B. The Sunday school class was continuing its series on homelessness. There was a Bible component to the class, though, as the pastor talked about Jesus’ Parable of the Good Samaritan in Luke 10. What follows are aspects of Luke 10, along with the pastor’s interpretation.

Galilee was an area of conservative Pharisaic influence, and many Pharisees sought to earn God’s approval through good works and looked down on Samaritans and the tax collectors and sinners with whom Jesus associated. Jesus sent his disciples two by two, and Jesus is critical of cities in this righteous conservative region because they reject the disciples, after seeing their miracles. Jesus states that God has revealed the truth to babes, implying that those who are wise by the world’s standards need to become like children to receive God’s truth. They need to become empty of their pride, ego, and self-righteousness, in short.

A lawyer then asks Jesus what he must do to inherit eternal life. The lawyer was not like Perry Mason, the pastor said, but was a scholar of the Jewish law. He was like a seminary professor coming to test the rural village parson. Jesus responds by asking the lawyer what is in the law. Jesus is trying to show the lawyer that the law is not about trying to earn God’s favor through rules but rather concerns love and mercy: God’s love and mercy towards us, and the love and mercy that we then pass on to our neighbors. The lawyer asks Jesus who his neighbor is, perhaps because the lawyer excluded certain people from his definition of neighbor: Samaritans, and the tax collectors and sinners with whom Jesus ate.

Jesus then tells the Parable of the Good Samaritan, in which the hated Samaritan helps the beaten-up man, whereas the esteemed priest and Levite pass him by. The pastor said that the Good Samaritan was a Christ figure. The Samaritan paid the innkeeper two denarii, which are two days’ wages, to lodge the beaten up man. Similarly, Jesus went to great lengths to save us. Someone in the class said that Christians are like innkeepers, conveying care to the wounded on behalf of Jesus.

Someone asked about those who do not use God’s grace. The pastor replied that there are people who may lack an opportunity to use God’s grace, but they still have it and cannot run out of it. I appreciated his point about opportunities: as a shy person who has had times when I have not interacted with people, I have lacked opportunities to witness. Still, I wondered what the pastor would say about the unprofitable in the Parable of the Talents who was cast into outer darkness for not doing anything with the talent given to him (Matthew 25:30). I didn’t ask because I didn’t figure that was the time or the place, since the class needed to move on to talk about homelessness.

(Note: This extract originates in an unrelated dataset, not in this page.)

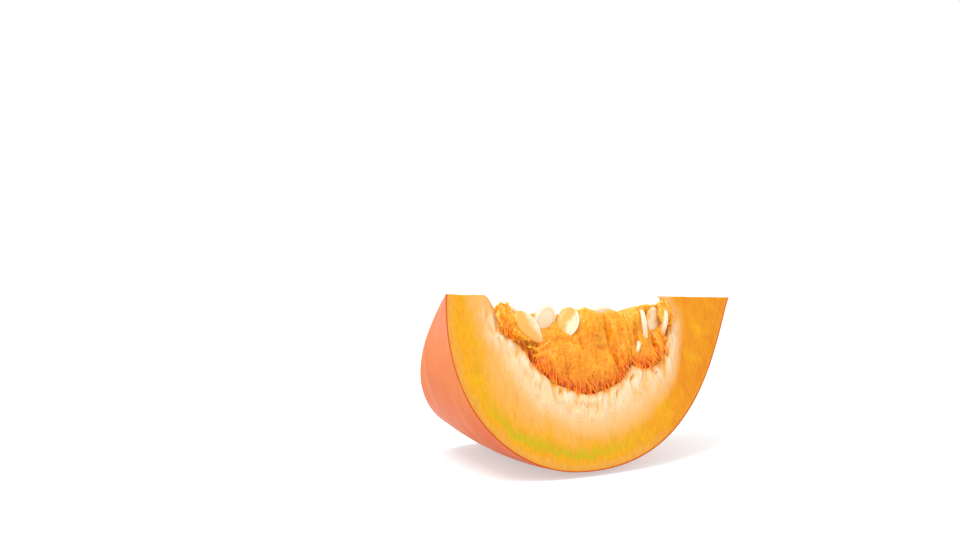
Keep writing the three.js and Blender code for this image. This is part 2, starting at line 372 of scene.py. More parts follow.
def flesh_slice(materials):
    rind = rind_line(ALONG_STEPS + 1)
    hollow = hollow_line(ALONG_STEPS + 1)
    corner = 4.5 * MM * np.exp(-hollow[:, 1] / (3.5 * MM)) * (hollow[:, 0] < 0)
    overhang = 3.4 * MM * np.exp(-hollow[:, 1] / (2.2 * MM)) * (hollow[:, 0] > 0)
    hollow = hollow + np.stack([overhang - corner, np.zeros_like(corner)], 1)
    rind_run = np.r_[0, np.cumsum(np.linalg.norm(np.diff(rind, axis=0), axis=1))]

    down = face_shares()
    back = np.linspace(1, -1, HOLLOW_STEPS + 1)[1:-1]
    fore = np.linspace(-1, 1, RIND_STEPS + 1)[1:-1]
    share = np.r_[down, np.ones_like(back), down[::-1], np.zeros_like(fore)]
    across = np.r_[np.ones_like(down), back, -np.ones_like(down), fore]
    loop = len(share)
    on_face = np.abs(across) == 1

    flat = rind[:, None] * (1 - share[:, None]) + hollow[:, None] * share[:, None]
    flat = flat.reshape(-1, 2)
    share_all = np.tile(share, ALONG_STEPS + 1)
    across_all = np.tile(across, ALONG_STEPS + 1)
    rind_run_all = np.repeat(rind_run, loop)
    on_face_all = np.tile(on_face, ALONG_STEPS + 1)

    gap = distance_to_line(flat, hollow)
    depth = distance_to_line(flat, rind)
    places = swept(flat[:, 0], flat[:, 1], across_all)
    off_axis = smoothstep(0.2 * MM, 5 * MM, flat[:, 1])

    tear = np.zeros(len(flat))
    for side, out in ((1, FRONT_OUT), (-1, REAR_OUT)):
        here = on_face_all & (across_all == side)
        sink, tear[here] = torn_face(flat[here, 0], flat[here, 1], gap[here], side)
        below_top = smoothstep(3 * MM, 12 * MM, flat[here, 1])
        sink = np.maximum(sink, 0) * (0.3 + 0.7 * below_top) * off_axis[here]
        tear[here] *= below_top
        swell = 0.35 * MM * grain(places[here], 30 * MM, 4) * smoothstep(0, 8 * MM, depth[here])
        places[here] -= out * (sink - (swell - 0.35 * MM) * off_axis[here])[:, None]

    on_rind = (share_all == 0) & ~on_face_all
    edge = 1 - np.abs(across_all[on_rind]) ** 6
    dent = (0.5 * (grain(places[on_rind], 45 * MM, 1) - 1) + 0.16 * grain(places[on_rind], 9 * MM, 2))
    outward = places[on_rind] * (0, 1, 1)
    outward /= np.linalg.norm(outward, axis=1)[:, None] + 1e-9
    places[on_rind] += outward * (MM * dent * edge * off_axis[on_rind])[:, None]

    in_hollow = (share_all == 1) & ~on_face_all
    places[in_hollow, 2] -= MM * 0.8 * rough(places[in_hollow], 6 * MM, 3) * off_axis[in_hollow]

    notch = grain(flat[:, :1] * (1, 0, 0), 7 * MM, 8)
    worn = 0.5 - 0.35 * smoothstep(40 * MM, 80 * MM, flat[:, 0])
    places[:, 2] -= MM * worn * (1 + notch) * (1 - smoothstep(0, 7 * MM, flat[:, 1]))

    places = to_row(places)
    low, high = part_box("flesh_and_rind")
    places = np.clip(places, np.array(low), np.array(high))

    rind_from = 2 * len(down) + len(back) - 1
    is_rind = np.tile(np.arange(loop) >= rind_from, ALONG_STEPS)

    layers = {
        "rind_depth": depth / MM,
        "hollow_gap": gap / MM,
        "along": flat[:, 0] / MM,
        "tear": tear,
        "cut_place": np.stack([flat[:, 0], flat[:, 1], 0.03 * across_all], -1),
        "rind_place": np.stack([rind_run_all, across_all * WEDGE_HALF * flat[:, 1], 0 * gap], -1),
    }
    piece = mesh_piece("flesh", places, bands(ALONG_STEPS, loop), materials, layers)
    piece.data.polygons.foreach_set("material_index", is_rind.astype(np.int32))
    close_up(piece)
    return piece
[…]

C. At the “Word of Faith” church, the pastor was continuing his series about Acts. One of the stories that he covered was in Acts 8. Disciples are laying hands on people and giving to them the Holy Spirit, and Simon the Sorcerer, who became a believer, wanted to buy the power to confer this gift. Peter told him he was in the gall of bitterness. The HarperCollins Study Bible refers to Deuteronomy 29:18, which likens idolatrous Israelites to a root bearing gall and wormwood. Under this interpretation, Peter may have simply been calling Simon a bad apple. The pastor, however, said that Simon was actually bitter about something. Simon had a reputation as one with the power of God, and the apostles were moving in on Simon’s territory, lessening his influence. Simon wanted to preserve or regain that influence by having the same power the apostles had: to lay hands on people and impart the Holy Spirit. A problem with bitterness, the pastor said, is that it encourages people to exclude others from God’s table, and maybe even exclude themselves, if they will not go to the table where certain people are.